## start Source data
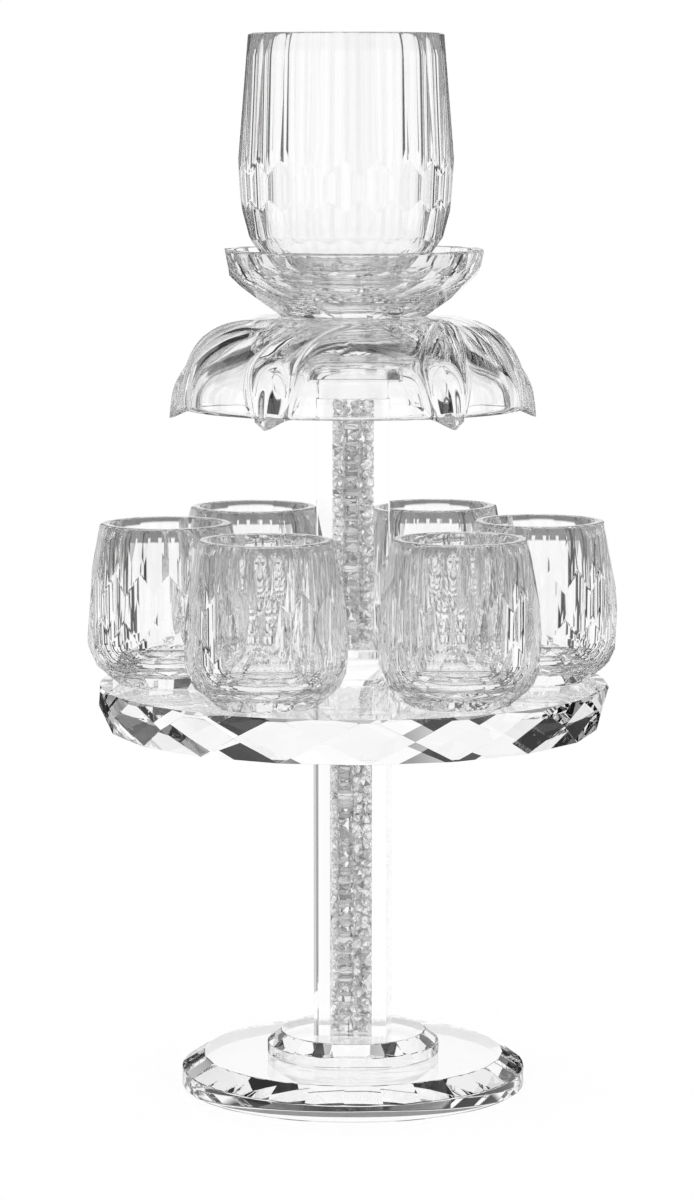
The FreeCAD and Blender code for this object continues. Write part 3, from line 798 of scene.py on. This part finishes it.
def studioWorld():
    # a white room to the eye and to every plain surface; only light inside glass meets the black cards that
    # stand round the object and the black ring overhead
    world = bpy.data.worlds.new("whiteStudio")
    bpy.context.scene.world = world
    tree = newTree(world)
    place = addNode(tree, "ShaderNodeTexCoord")
    rays = addNode(tree, "ShaderNodeLightPath")
    sky = addNode(tree, "ShaderNodeSeparateXYZ", links={"Vector": (place, "Generated")})
    angle = addNode(tree, "ShaderNodeMath", {"operation": "ARCTAN2"}, {0: (sky, "Y"), 1: (sky, "X")})
    angle = addNode(tree, "ShaderNodeMath", {"operation": "SUBTRACT", 1: math.radians(studio["turn"])},
                    {0: (angle, 0)})
    isThrown = addNode(tree, "ShaderNodeMath", {"operation": "MINIMUM", 1: 1.0}, {0: (rays, "Glossy Depth")})
    room = addNode(tree, "ShaderNodeMix", {"data_type": "FLOAT"},
                   {0: (isThrown, 0), 2: (seenThrough(tree, angle, sky), 0),
                    3: (thrownBack(tree, angle, sky), 0)})
    aboveRing = addNode(tree, "ShaderNodeMapRange", {"From Min": studio["ringHigh"],
                                                     "From Max": studio["ringHigh"] + studio["ringSoft"]},
                        {"Value": (sky, "Z")})
    belowRing = addNode(tree, "ShaderNodeMapRange", {"From Min": studio["ringLow"] + studio["ringSoft"],
                                                     "From Max": studio["ringLow"]}, {"Value": (sky, "Z")})
    ring = addNode(tree, "ShaderNodeMath", {"operation": "ADD"}, {0: (belowRing, 0), 1: (aboveRing, 0)})
    room = addNode(tree, "ShaderNodeMath", {"operation": "MULTIPLY"}, {0: (room, 0), 1: (ring, 0)})
    room = addNode(tree, "ShaderNodeMapRange", {"To Min": studio["cardLevel"], "To Max": 1.0},
                   {"Value": (room, 0)})
    inGlass = addNode(tree, "ShaderNodeMath", {"operation": "MAXIMUM"},
                      {0: (rays, "Is Glossy Ray"), 1: (rays, "Is Transmission Ray")})
    clear = addNode(tree, "ShaderNodeMath", {"operation": "LESS_THAN", 1: 0.5}, {0: (rays, "Diffuse Depth")})
    inGlass = addNode(tree, "ShaderNodeMath", {"operation": "MULTIPLY"}, {0: (inGlass, 0), 1: (clear, 0)})
    level = addNode(tree, "ShaderNodeMix", {"data_type": "FLOAT", 2: 1.0}, {0: (inGlass, 0), 3: (room, 0)})
    light = addNode(tree, "ShaderNodeBackground", {"Color": linearColour("#FFFFFF")},
                    {"Strength": (level, 0)})
    addNode(tree, "ShaderNodeOutputWorld", links={"Surface": (light, "Background")})


def studioCamera():
    data = bpy.data.cameras.new("studioCamera")
    data.lens, data.sensor_width = cameraSpot["lens"], cameraSpot["sensor"]
    data.clip_start, data.clip_end = 0.05, 20.0
    camera = bpy.data.objects.new("studioCamera", data)
    bpy.context.scene.collection.objects.link(camera)
    bpy.context.scene.camera = camera
    turn, distance = math.radians(cameraSpot["turn"]), cameraSpot["distance"]
    camera.location = Vector((math.sin(turn) * distance, -math.cos(turn) * distance, cameraSpot["eye"]))
    aside = Vector((math.cos(turn), math.sin(turn), 0)) * cameraSpot["aimAside"]
    aim = Vector((0, 0, cameraSpot["aimLevel"])) + aside
    camera.rotation_euler = (aim - camera.location).to_track_quat("-Z", "Y").to_euler()


studioFloor()
studioWorld()
studioCamera()
scene = bpy.context.scene
scene.view_settings.view_transform = "Standard"
scene.cycles.max_bounces = 40  # light crosses many walls of glass
scene.cycles.transmission_bounces = 40
scene.cycles.glossy_bounces = 24
scene.cycles.diffuse_bounces = 12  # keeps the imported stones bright
scene.cycles.blur_glossy = 0.0
print("studio done")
## end Source data
■ Written instruction: Scan the listing above. Collect all lines with the word "scene".

■ Task output:
The FreeCAD and Blender code for this object continues. Write part 3, from line 798 of scene.py on. This part finishes it.
    bpy.context.scene.world = world
    bpy.context.scene.collection.objects.link(camera)
    bpy.context.scene.camera = camera
scene = bpy.context.scene
scene.view_settings.view_transform = "Standard"
scene.cycles.max_bounces = 40  # light crosses many walls of glass
scene.cycles.transmission_bounces = 40
scene.cycles.glossy_bounces = 24
scene.cycles.diffuse_bounces = 12  # keeps the imported stones bright
scene.cycles.blur_glossy = 0.0